Want to use blosc to compress and decompress NumPy objects without having to worry about passing the typesize for optimal compression, or having to create the final container for decompression? blosc comes with the pack_array and unpack_array to perform this in a handy way:

>>> a = np.linspace(0, 100, 1e7)
>>> packed = blosc.pack_array(a)
>>> %timeit blosc.pack_array(a)
10 loops, best of 3: 104 ms per loop  # ~ 770 MB/s
>>> %timeit blosc.unpack_array(packed)
10 loops, best of 3: 76.3 ms per loop  # ~ 1 GB/s

Although this is a convenient way for compressing/decompressing NumPy arrays, this method uses pickle/unpickle behind the scenes. This step implies additional copies, which takes both memory and time.

Compressing from a data pointer

For avoiding the data copy problem in the previous section, blosc comes with a couple of lower-level functions: compress_ptr and decompress_ptr. Here are they in action:

>>> c = blosc.compress_ptr(a.__array_interface__['data'][0], a.size, a.dtype.itemsize, 9, True)
>>> %timeit blosc.compress_ptr(a.__array_interface__['data'][0], a.size, a.dtype.itemsize, 9, True)
10 loops, best of 3: 17.8 ms per loop   # ~ 4.5 GB/s
>>> a2 = np.empty(a.size, dtype=a.dtype)
>>> %timeit blosc.decompress_ptr(c, a2.__array_interface__['data'][0])
100 loops, best of 3: 11 ms per loop   #  ~ 7.3 GB/s
>>> (a == a2).all()
True

As you see, these are really low level functions because you should pass actual pointers where the data is, as well as the size and itemsize (for compression). Needless to say, it is very easy to cause a segfault by passing incorrect parameters to the functions (wrong pointer or wrong size).

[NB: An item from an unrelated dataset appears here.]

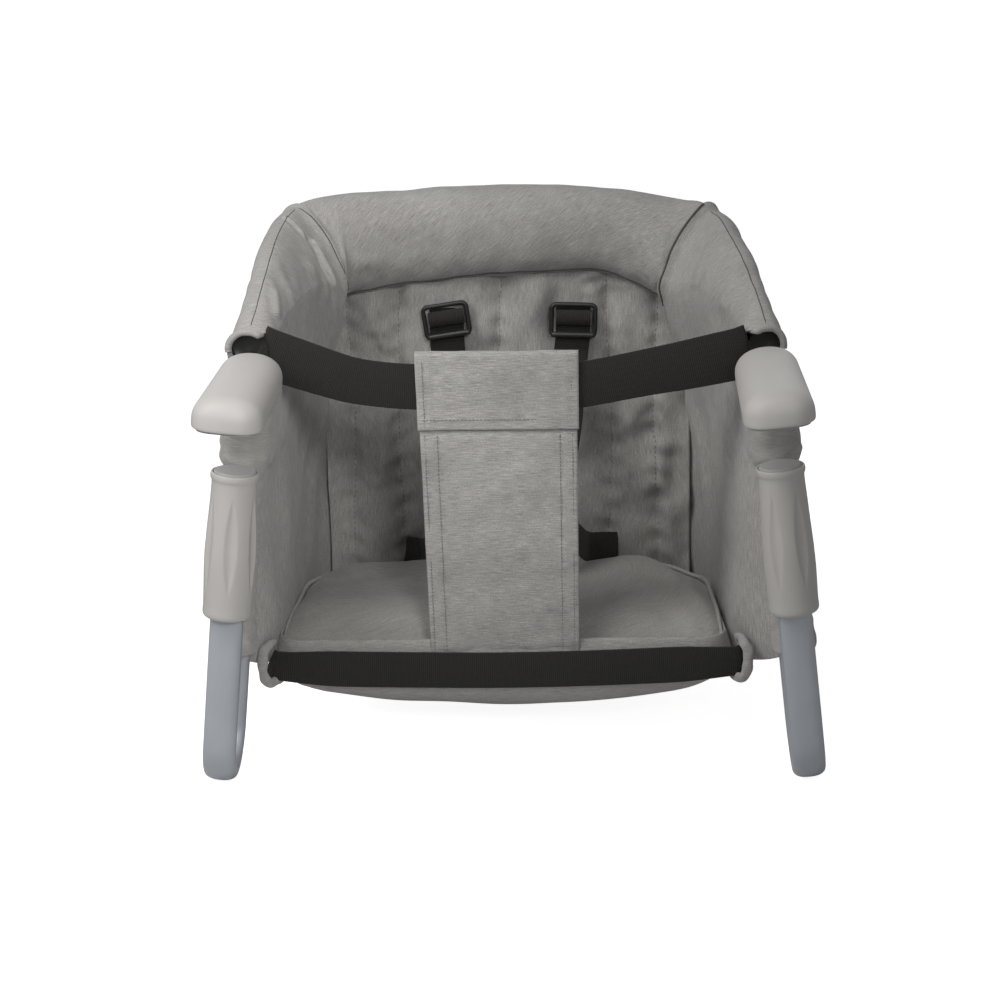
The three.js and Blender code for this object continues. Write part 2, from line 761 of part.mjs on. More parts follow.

On the other hand, and contrarily to the pack_array / unpack_array method, the compress_ptr / decompress_ptr functions do not need to make internal copies of the data buffers, so they are extremely fast (as much as the C-Blosc library can be), but you have to provide a container when doing the de-serialization.

blosc has a maximum blocksize of 2**31 bytes = 2 GB. Larger numpy arrays must be chunked by slicing, for example as:

>>> c = b''
>>> for index in np.arange( a.shape[0] ):
    c += blosc.compress_ptr(a[index,...].__array_interface__['data'][0], a.size, a.dtype.itemsize, 9, True)

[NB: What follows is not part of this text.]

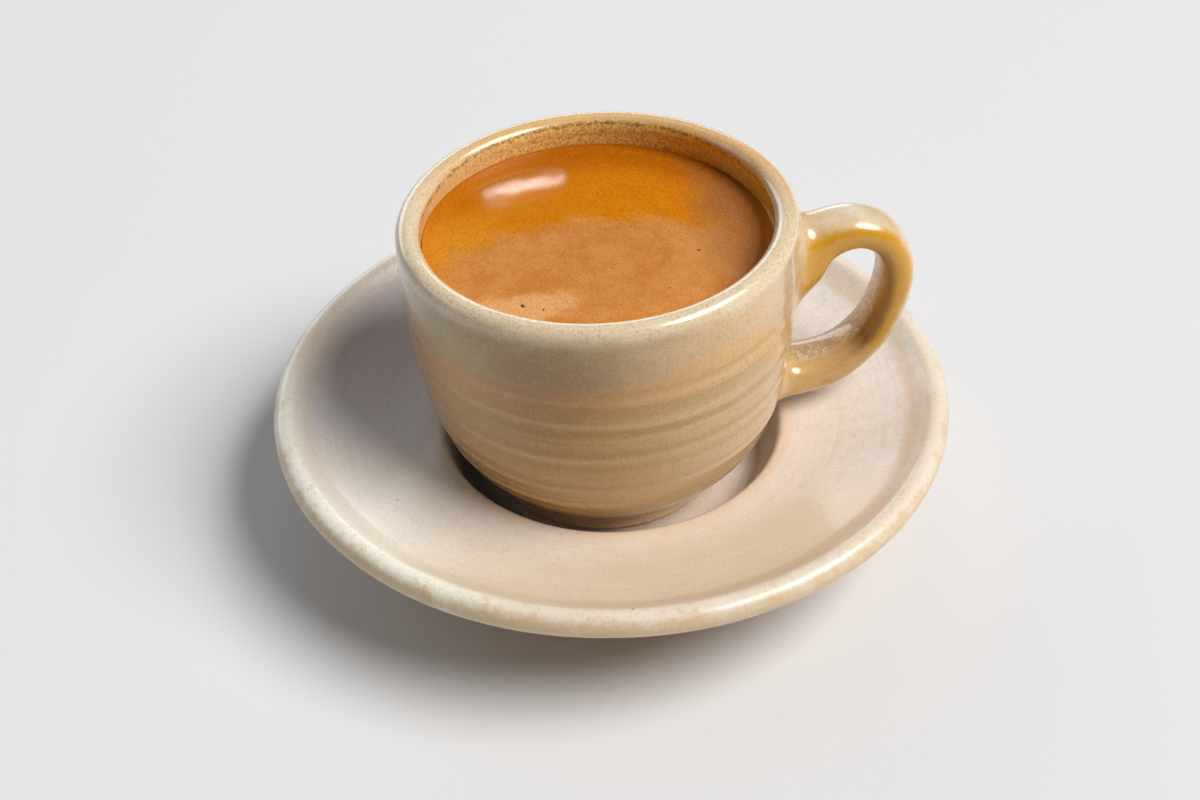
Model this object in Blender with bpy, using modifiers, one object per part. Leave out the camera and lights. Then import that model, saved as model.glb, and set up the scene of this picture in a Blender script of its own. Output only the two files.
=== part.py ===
"""Espresso in its glazed stoneware cup, standing in the well of its saucer.

Metres, +Z up. The origin is on the table, under the middle of the saucer. The handle points along +X.
"""
import math

import bpy
import bmesh
from mathutils import Vector

# Clearances and facets
GAP = 0.0003
TURN_STEPS = 60
MERGE_DISTANCE = 0.00001

# Saucer: a bead round the rim, a shallow plate and a well for the cup's foot
SAUCER_RADIUS = 0.0590
SAUCER_BEAD_RADIUS = 0.00231
SAUCER_BEAD_HEIGHT = 0.0202
BEAD_START, BEAD_END = 150, -62
WELL_FLOOR_HEIGHT = 0.0050
WELL_FLOOR_RADIUS = 0.0252
WELL_FILLET = 0.0020
WELL_LIP_RADIUS = 0.0313
WELL_LIP_HEIGHT = 0.0126
WELL_LIP_ROUNDING = 0.0019
PLATE_RISE = ((0.0380, 0.01560), (0.0450, 0.01750), (0.0500, 0.01920), (0.0526, 0.02030))
SAUCER_UNDERSIDE = ((0.0552, 0.01640), (0.0480, 0.01370), (0.0405, 0.01150), (0.0358, 0.00920), (0.0338, 0.00480))
FOOT_RING_OUTER = 0.0325
FOOT_RING_INNER = 0.0285
FOOT_RING_EDGE = 0.0006
FOOT_RING_RECESS = 0.0018

# Cup: its axis stands a little off the saucer's, away from the handle
CUP_SHIFT = -0.0012
CUP_BASE_HEIGHT = WELL_FLOOR_HEIGHT + GAP
LIP_RADIUS = 0.03108
LIP_HEIGHT = 0.05583
LIP_ROUNDING = 0.00204
BODY_OUTSIDE = ((0.0332, 0.0492), (0.0329, 0.0415), (0.0323, 0.0335), (0.0312, 0.0262), (0.0294, 0.0202),
                (0.0270, 0.0153), (0.0240, 0.0119), (0.0209, 0.0099))
CUP_FOOT_RADIUS = 0.0204
CUP_FOOT_INNER = 0.0166
CUP_FOOT_EDGE = 0.0005
CUP_FOOT_RECESS = 0.0020
BODY_INSIDE = ((0.0120, 0.0124), (0.0192, 0.0152), (0.0236, 0.0203), (0.0262, 0.0275), (0.0277, 0.0360),
               (0.0286, 0.0440), (0.0290, 0.0520))
CUP_FLOOR_HEIGHT = 0.0120

# Handle: a flattened strap between an outer rail and a rail along the finger gap
HANDLE_RAILS = (((0.0310, 0.0498), (0.0310, 0.0362)),
                ((0.0352, 0.0517), (0.0366, 0.0402)),
                ((0.0394, 0.0531), (0.0390, 0.0451)),
                ((0.0444, 0.0529), (0.0430, 0.0469)),
                ((0.0504, 0.0497), (0.0462, 0.0455)),
                ((0.0538, 0.0424), (0.0478, 0.0416)),
                ((0.0531, 0.0340), (0.0472, 0.0356)),
                ((0.0493, 0.0257), (0.0443, 0.0292)),
                ((0.0408, 0.0185), (0.0384, 0.0250)),
                ((0.0250, 0.0162), (0.0282, 0.0242)))
HANDLE_WIDTH = 0.0092
ROOT_WIDTH = 0.0117
ROOT_REACH = 0.15
HANDLE_ROUNDNESS = 2.4
HANDLE_STEPS = 4
HANDLE_SIDES = 14

# Espresso: up to the level of the crema, which climbs a little at the wall
CREMA_LEVEL = 0.0527
MENISCUS_RISE = 0.00035
MENISCUS_WIDTH = 0.0016

# Colours: linear red, green and blue, then roughness
CUP_FINISH = ((0.62, 0.44, 0.25), 0.30)
SAUCER_FINISH = ((0.68, 0.55, 0.40), 0.38)
ESPRESSO_FINISH = ((0.45, 0.19, 0.045), 0.15)


def arc(centre, radius, start, end, steps):
    """Points of a round stretch of a profile, with its angles in degrees."""
    points = []
    for i in range(steps + 1):
        angle = math.radians(start + (end - start) * i / steps)
        points.append((centre[0] + radius * math.cos(angle), centre[1] + radius * math.sin(angle)))
    return points


def spline(points, steps):
    """A smooth curve through the points."""
    path = [Vector(point) for point in points]
    slopes = [path[1] - path[0]]
    slopes += [(after - before) / 2 for before, after in zip(path[:-2], path[2:])]
    slopes.append(path[-1] - path[-2])
    curve = []
    for i in range(len(path) - 1):
        for step in range(steps):
            t = step / steps
            curve.append(path[i] * (2 * t**3 - 3 * t**2 + 1) + slopes[i] * (t**3 - 2 * t**2 + t)
                         + path[i + 1] * (3 * t**2 - 2 * t**3) + slopes[i + 1] * (t**3 - t**2))
    curve.append(path[-1])
    return [tuple(point) for point in curve]


def inner_wall(steps):
    """The cup's inside from the middle of its floor up to the lip."""
    lip_edge = (LIP_RADIUS - LIP_ROUNDING, LIP_HEIGHT)
    return spline([(0.0, CUP_FLOOR_HEIGHT), *BODY_INSIDE, lip_edge], steps)


def saucer_profile():
    bead_centre = (SAUCER_RADIUS - SAUCER_BEAD_RADIUS, SAUCER_BEAD_HEIGHT)
    fillet = arc((WELL_FLOOR_RADIUS, WELL_FLOOR_HEIGHT + WELL_FILLET), WELL_FILLET, -90, -22, 3)
    lip = arc((WELL_LIP_RADIUS, WELL_LIP_HEIGHT), WELL_LIP_ROUNDING, 160, 96, 4)
    bead = arc(bead_centre, SAUCER_BEAD_RADIUS, BEAD_START, BEAD_END, 9)
    plate = spline([lip[-1], *PLATE_RISE, bead[0]], 2)
    underside = spline([bead[-1], *SAUCER_UNDERSIDE], 1)
    foot_ring = [(FOOT_RING_OUTER, FOOT_RING_EDGE), (FOOT_RING_OUTER - FOOT_RING_EDGE, 0.0),
                 (FOOT_RING_INNER + FOOT_RING_EDGE, 0.0), (FOOT_RING_INNER, FOOT_RING_EDGE),
                 (FOOT_RING_INNER - FOOT_RING_EDGE, FOOT_RING_RECESS)]
    return [(0.0, WELL_FLOOR_HEIGHT), *fillet, *lip, *plate[1:-1], *bead, *underside[1:], *foot_ring,
            (0.0, FOOT_RING_RECESS)]


def cup_profile():
    lip = arc((LIP_RADIUS, LIP_HEIGHT), LIP_ROUNDING, 180, 0, 8)
    body = spline([lip[-1], *BODY_OUTSIDE], 2)
    foot = [(CUP_FOOT_RADIUS, body[-1][1] - CUP_FOOT_EDGE), (CUP_FOOT_RADIUS, CUP_BASE_HEIGHT + CUP_FOOT_EDGE),
            (CUP_FOOT_RADIUS - CUP_FOOT_EDGE, CUP_BASE_HEIGHT), (CUP_FOOT_INNER, CUP_BASE_HEIGHT),
            (CUP_FOOT_INNER - CUP_FOOT_EDGE, CUP_BASE_HEIGHT + CUP_FOOT_RECESS)]
    return [*inner_wall(2)[:-1], *lip, *body[1:], *foot, (0.0, CUP_BASE_HEIGHT + CUP_FOOT_RECESS)]


def drink_profile():
    """The level and its meniscus, then down along the cup's inside at the gap's distance."""
    wall = [Vector(point) for point in inner_wall(1)]
    side = []
    for before, point, after in zip(wall[:-2], wall[1:-1], wall[2:]):
        along = (after - before).normalized()
        side.append(point + Vector((-along.y, along.x)) * GAP)
    edge = side.pop().x
    level = [(0.0, CREMA_LEVEL), (edge - MENISCUS_WIDTH, CREMA_LEVEL),
             (edge - MENISCUS_WIDTH / 3, CREMA_LEVEL + MENISCUS_RISE / 3), (edge, CREMA_LEVEL + MENISCUS_RISE)]
    return [*level, *[tuple(point) for point in reversed(side)], (0.0, CUP_FLOOR_HEIGHT + GAP)]


def collection(name):
    group = bpy.data.collections.new(name)
    bpy.context.scene.collection.children.link(group)
    return group


def glaze(name, finish):
    colour, roughness = finish
    material = bpy.data.materials.new(name)
    material.use_nodes = True
    shader = material.node_tree.nodes["Principled BSDF"]
    shader.inputs["Base Color"].default_value = (*colour, 1.0)
    shader.inputs["Roughness"].default_value = roughness
    shader.inputs["Metallic"].default_value = 0.0
    return material


def add_object(name, mesh, group, material):
    mesh.materials.append(material)
    mesh.shade_smooth()
    obj = bpy.data.objects.new(name, mesh)
    group.objects.link(obj)
    return obj


def turned(name, profile, group, material):
    """A profile turned about the Z axis, from the axis round to the axis again."""
    mesh = bpy.data.meshes.new(name)
    verts = [(radius, 0.0, height) for radius, height in profile]
    edges = [(i, i + 1) for i in range(len(verts) - 1)]
    mesh.from_pydata(verts, edges, [])
    obj = add_object(name, mesh, group, material)
    screw = obj.modifiers.new("turn", "SCREW")
    screw.steps = TURN_STEPS
    screw.render_steps = TURN_STEPS
    screw.use_merge_vertices = True
    screw.merge_threshold = MERGE_DISTANCE
    return obj


def strap_ring(outer, inner, width):
    """A rounded strap's outline, across the width and from the gap's rail to the outer one."""
    middle, through = (outer + inner) / 2, (outer - inner) / 2
    power = 2 / HANDLE_ROUNDNESS
    ring = []
    for i in range(HANDLE_SIDES):
        angle = math.tau * i / HANDLE_SIDES
        across = math.copysign(abs(math.cos(angle))**power, math.cos(angle)) * width / 2
        depth = math.copysign(abs(math.sin(angle))**power, math.sin(angle))
        spot = middle + through * depth
        ring.append((spot.x, across, spot.y))
    return ring


def handle_mesh(name):
    """The strap lofted between its rails, with both ends sunk in the cup's wall."""
    outer_rail = spline([pair[0] for pair in HANDLE_RAILS], HANDLE_STEPS)
    inner_rail = spline([pair[1] for pair in HANDLE_RAILS], HANDLE_STEPS)
    mesh = bmesh.new()
    rings = []
    for i, (outer, inner) in enumerate(zip(outer_rail, inner_rail)):
        share = i / (len(outer_rail) - 1)
        flare = math.exp(-(share / ROOT_REACH)**2) + math.exp(-((1 - share) / ROOT_REACH)**2)
        width = HANDLE_WIDTH + (ROOT_WIDTH - HANDLE_WIDTH) * flare
        ring = strap_ring(Vector(outer), Vector(inner), width)
        rings.append([mesh.verts.new(spot) for spot in ring])
    for ring, following in zip(rings[:-1], rings[1:]):
        for i in range(HANDLE_SIDES):
            j = (i + 1) % HANDLE_SIDES
            mesh.faces.new((ring[i], ring[j], following[j], following[i]))
    mesh.faces.new(rings[0])
    mesh.faces.new(rings[-1])
    bmesh.ops.recalc_face_normals(mesh, faces=mesh.faces)
    result = bpy.data.meshes.new(name)
    mesh.to_mesh(result)
    mesh.free()
    return result


def clear_scene():
    for obj in list(bpy.data.objects):
        bpy.data.objects.remove(obj, do_unlink=True)


def build():
    clear_scene()
    parts = collection("espresso_cup_and_saucer")
    helpers = collection("helpers")
    cup_glaze = glaze("cup_glaze", CUP_FINISH)

    turned("saucer", saucer_profile(), parts, glaze("saucer_glaze", SAUCER_FINISH))

    cup = turned("cup", cup_profile(), parts, cup_glaze)
    cup.location.x = CUP_SHIFT
    handle = add_object("handle", handle_mesh("handle"), helpers, cup_glaze)
    handle.location.x = CUP_SHIFT
    handle.hide_render = True
    handle.display_type = "WIRE"
    join = cup.modifiers.new("join_handle", "BOOLEAN")
    join.operation = "UNION"
    join.object = handle

    espresso = turned("espresso", drink_profile(), parts, glaze("crema", ESPRESSO_FINISH))
    espresso.location.x = CUP_SHIFT


build()
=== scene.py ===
"""Looks of the espresso in its glazed stoneware cup on its saucer.

Lengths are in millimetres and become metres where a mesh is made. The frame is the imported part's: +Z up,
the origin on the table under the middle of the saucer, the handle along +X.
"""
import math

import bmesh
import bpy
import numpy as np
from mathutils import Matrix, Quaternion, Vector
from mathutils.bvhtree import BVHTree


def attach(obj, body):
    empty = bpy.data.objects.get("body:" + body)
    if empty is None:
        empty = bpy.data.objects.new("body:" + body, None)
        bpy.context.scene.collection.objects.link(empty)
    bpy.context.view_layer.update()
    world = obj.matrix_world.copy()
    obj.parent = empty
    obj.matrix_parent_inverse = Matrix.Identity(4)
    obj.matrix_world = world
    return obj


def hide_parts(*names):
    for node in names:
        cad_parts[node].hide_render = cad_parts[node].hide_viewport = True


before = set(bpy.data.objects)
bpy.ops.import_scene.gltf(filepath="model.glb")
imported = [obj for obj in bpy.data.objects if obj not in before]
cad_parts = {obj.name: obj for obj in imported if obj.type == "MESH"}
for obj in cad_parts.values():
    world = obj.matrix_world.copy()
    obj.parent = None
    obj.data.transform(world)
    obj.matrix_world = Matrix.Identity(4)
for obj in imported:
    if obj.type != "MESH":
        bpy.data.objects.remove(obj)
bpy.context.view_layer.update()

MM = 0.001
SEED = 7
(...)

Fine-tuning compression parameters

There are a number of parameters that affect the de/compression bandwidth achieved by blosc:

  • The information content of the underlying data, and chunksize: the size of the data in each call to compress and analogous functions. ‘blosc’ does not manage chunksize itself, but an example implementation can be seen in the bloscpack module.
  • n_threads: The number of threads to spawn inside c-blosc. n_threads may be changed by calling blosc.set_nthreads(16) for example. blosc performance generally scales sub-linearly with the number of threads with a coefficient roughly around 0.5-0.67. I.e. the expected performance compared to a single thread is 1.0 / (0.6*n_threads). For systems with hyper-threading the optimum number of threads is usually a small over-subscription of the number of _physical_ (not virtual) cores.
  • blocksize: is the size of each continuously memory-element that is compressed, in bytes. Normally blosc attempts to automatically guess the size of each compressed block of data, but the user can set it manually by calling blosc.set_blocksize( size_in_bytes ) for hand optimized situations. Often the L2 cache size (e.g. 256kB for an Intel Haswell) is a good starting point for optimization.
  • shuffle: as discussed above the shuffle mode can substantially improve compression ratios when the
  • clevel: the compression level called for the algorithm. Called as an argument to compress and similar functions.
  • cname: the compressor codec itself. Each codec has its own characteristics that also vary depending on the underlying data. For example, ‘lz4’ tends to prefer smaller blocksize and does not slow significantly with clevel. In comparison zlib and zstd both slow substantially with increasing clevel, with an inflection point around clevel`=4-5 for 'zlib' and `clevel`=2-4 for 'zstd'. Called as an argument to `compress and similar functions.
  • releasegil: optionally the Python Global Interpreter Lock (GIL) can be turned off during c-blosc operations by calling blosc.set_releasegil(True). The default is off as there is a small overhead in releasing the GIL which can be significant for a small blocksize. GIL release is intended to be used in situations where other bounds (such as file or network I/O) are the rate-limiting ones and a Python ThreadPool or similar object can be used for parallel processing either with or without blosc threads. Initial testing suggests that an equal mix of ThreadPool and blosc threads is near optimal. I.e. a computer with 16 cores would have 4 blosc threads and 4 ThreadPool threads. An example of combining blosc and ThreadPool may be found in bench/threadpool.py.